В какой-то момент он признался себе, что готовится к возвращению Конни. Ну, да, пусть так, и что тут такого? Дайте же помечтать человеку. Лучше всего, если это случится в дождь, ночью. Раздастся стук в дверь, и она будет стоять там, вся насквозь промокшая. “Ох, Боб”. Боб откроет ей дверь и пойдет на кухню варить кофе, все молча, ни слова не говоря. Чем меньше речей, тем лучше, решил он. И не стоит со всех ног торопиться ее прощать; нужно выстроить все так, чтобы казалось, будто он, кто его знает, может, совсем не в силах впустить ее обратно в свою жизнь.
Эти выдумки и сценарии годились, чтобы скоротать время, но нетерпеливое ожидание само по себе стало пыткой, да и Конни с возвращением тянула дольше, чем он того ожидал. Тогда он сказал себе, что с течением дней вся история становится только ярче; чем длительнее разлука, тем прекрасней будет соединение. Но в итоге случилось то, что ничего не случилось. Пошли дожди, но в дверь никто не стучал. Наступила весна, на клумбах поднялись торчком многолетники, которые посадила Конни, а телефон не звонил.
Долгое и на редкость сырое лето Боб коротал, сидя на диване, но в почтовый ящик не упало ни одного письма. Конни не дала о себе знать. Осознание того, что все впрямь и вконец завершилось, утвердило его в том, что чужая душа – потемки, и несколько месяцев после он ковылял по жизни подранком.
Со временем оказалось, что он вернулся к тому пути, каким шел до того, как встретил Конни и Итана. С ними он здорово отклонился от прежнего образа жизни; они увели его от уединения, от привычных занятий и помыслов, обращенных внутрь. Теперь, заново ступив на знакомую почву, он возобновил свое по ней продвижение.
Бобу было покойно внутри себя, в окружении книг и историй про то, как жили другие люди. Призадумавшись, можно было поддаться впечатлению, что живет он уныло, но на самом деле он был счастлив, счастливее большинства, сколько сам мог судить. Потому что скука – болезнь века, а Боб никогда не скучал. Надо было ходить на работу, и работу свою он любил. Работа была нужная, значимая, он хорошо с ней справлялся. Когда ж с работой было покончено, при нем остались заботы о доме и о себе и, конечно же, чтение, живое для него дело, вечно движущееся, ускользающее, растущее, и он знал, что оно не может закончиться, закончиться чтению не суждено.

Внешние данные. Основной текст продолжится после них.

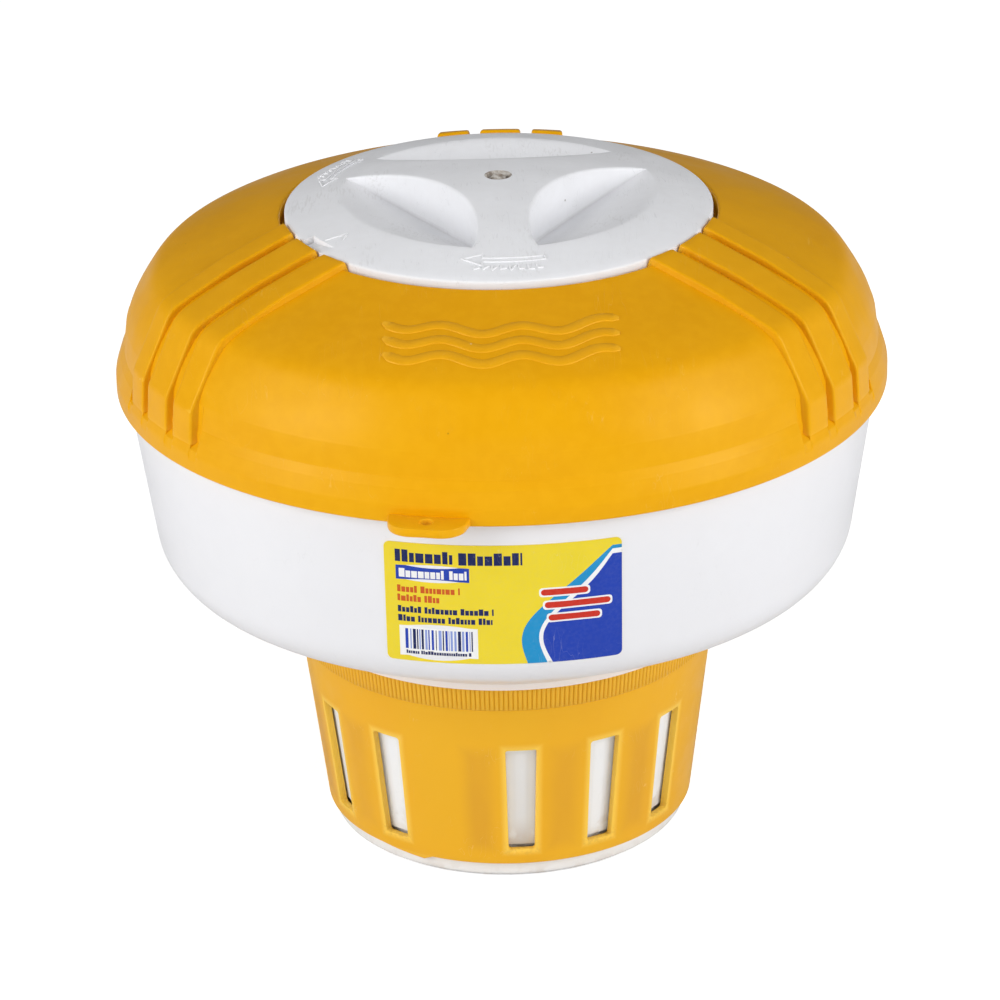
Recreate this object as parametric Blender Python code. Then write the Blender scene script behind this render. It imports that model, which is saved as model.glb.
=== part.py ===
"""Floating chlorine dispenser for a swimming pool.

A ring-shaped float (yellow cover over a white bowl) is sealed around a central
tablet canister.  The canister hangs below the float, where a yellow sleeve
turns around it and closes or opens its water slots.  A bayonet lid closes the
top of the canister.

Units are metres and +Z is up.  The origin is the centre of the flat underside
of the base, and the front of the object faces -Y.
"""

import math

import bmesh
import bpy
from mathutils import Matrix, Vector

MM = 0.001

# ---------------------------------------------------------------- dimensions
SEGMENTS = 48                 # facets around every turned piece
WALL = 2.5                    # general wall thickness, mm
GAP = 0.3                     # gap between pieces that touch on the real object

LIP_Z = 156.0                 # height of the float's waist, the cover's lower edge
LIP_R = 125.0                 # largest radius of the float
LIP_TALL = 12.5               # height of the lip band
LIP_WALL = 3.0

OPENING_R = 70.2              # opening in the cover that the lid sits in
OPENING_Z = LIP_Z + 55.6
SEAT_Z = LIP_Z + 50.0         # top face of the bayonet ledge, the gasket's seat
LEDGE_R = 61.2                # inner radius of the bayonet ledge
LEDGE_TALL = 6.0
THROAT_R = 65.3               # throat below the ledge
COLLAR_R = 68.0               # outside of the throat collar
COLLAR_Z = LIP_Z + 34.0       # lower end of the throat collar
STOP_SPAN = 3.0               # degrees covered by a stop that ends the lid's turn
STOP_DEEP = 2.6

RIB_GROUPS = (-60.8, 59.2, 179.2)   # azimuths of the three rib groups
MIDDLE_RIB_WIDTH = 13.2
OUTER_RIB_WIDTH = 10.2
RIB_GROOVE = 4.0              # between the ribs of a group
# radius and rise above the lip plane, from the opening down to the lip
RIB_CREST = ((69.6, 58.0), (84.0, 53.6), (97.0, 48.9), (107.0, 44.4), (111.2, 42.0), (114.5, 37.9),
             (117.5, 32.6), (120.5, 26.5), (123.3, 20.0), (124.3, 16.0), (124.6, 9.0))
RIB_ROOT = ((69.6, 53.4), (82.9, 49.1), (95.8, 44.5), (105.6, 40.5), (108.9, 38.9), (111.5, 35.8),
            (114.5, 31.0), (117.4, 25.1), (120.1, 18.8), (121.3, 15.5), (123.3, 8.8))

TAB_AZIMUTH = -10.3           # tether tab on the lip
TAB_R = 135.0
TAB_HALF_WIDTH = 11.7
TAB_THICK = 3.0
TAB_CORNER = 6.0
TETHER_HOLE_R = 2.0
TETHER_HOLE_AT = 128.8

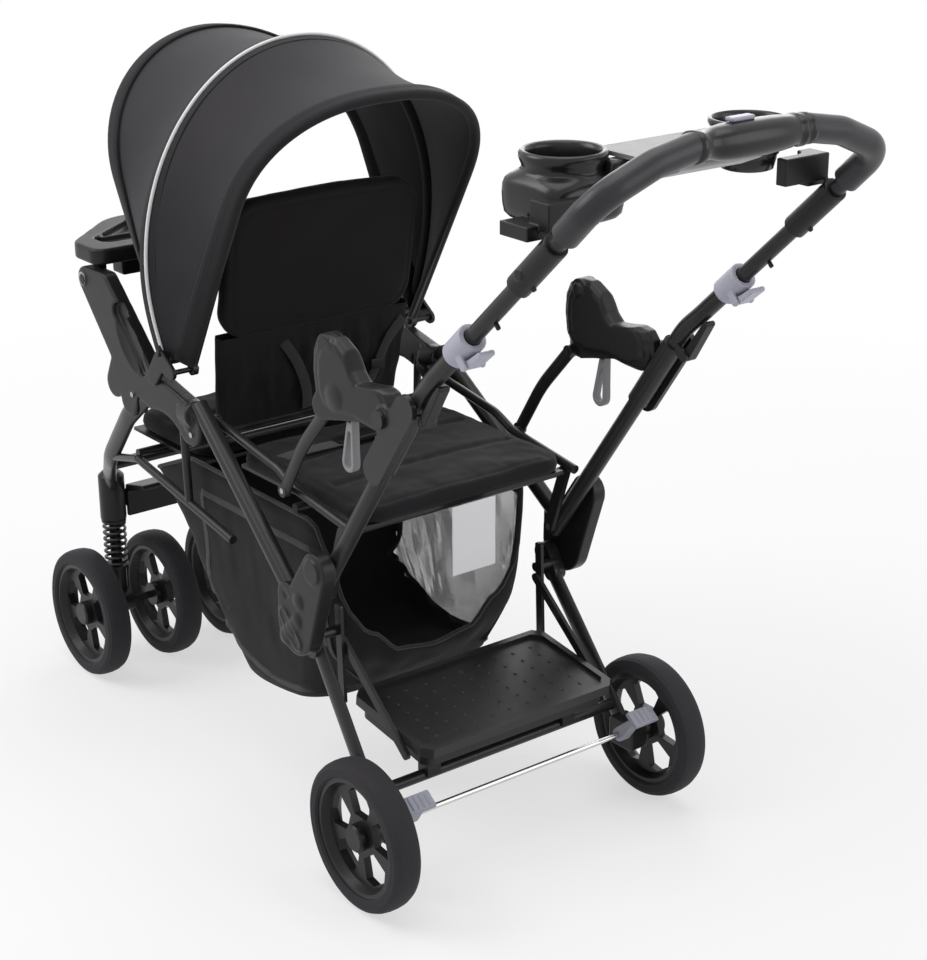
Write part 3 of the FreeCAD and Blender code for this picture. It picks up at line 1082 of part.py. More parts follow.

В конечном счете именно эти свойства, отсутствие тщеславия и умение радоваться самым малым своим успехам, позволили Бобу на протяжении десятилетий не жаловаться на жизнь. Он любил Конни, которая любила его, но это была случайность; он любил Итана Огастина и понимал, какая удача иметь настоящего товарища, но это тоже была случайность. Смириться с предательством и потерей двух этих людей оказалось непросто, но горе себя изжило. Осталось что-то вроде осадка: ощущение пропажи, прорехи, воспоминание о том, как было больно, – но и это, далекое, смутное, затаилось где-то в углу его мятного дома. Он мог забыть о том, что случилось, когда на час, а когда и на год. Но если вспоминал, то никогда с горечью, а как пережитое неудобство. Дни загладили боль, так проявляло себя милосердное устройство вещей.
Ударили в колокол, и он запел от удара, но шум насилия угасал, уходил все дальше и дальше, и вскоре колокол, как ни в чем не бывало, стал холодным, немым.
Однажды февральским утром Чирп убежала, и когда Боб днем пришел в Центр, ее еще не нашли. Было холодно, и становилось все холодней, и, похоже, предстоял снегопад, а пальто Чирп висело на крючке у двери. Мария сама натягивала свое пальто, когда Боб подошел к ней. Она объяснила, что произошло, и попросила Боба посидеть у телефона на случай, если Чирп вернется или кто-нибудь вдруг позвонит и сообщит, где ее видели. Центр был пуст; Боб спросил, куда все подевались.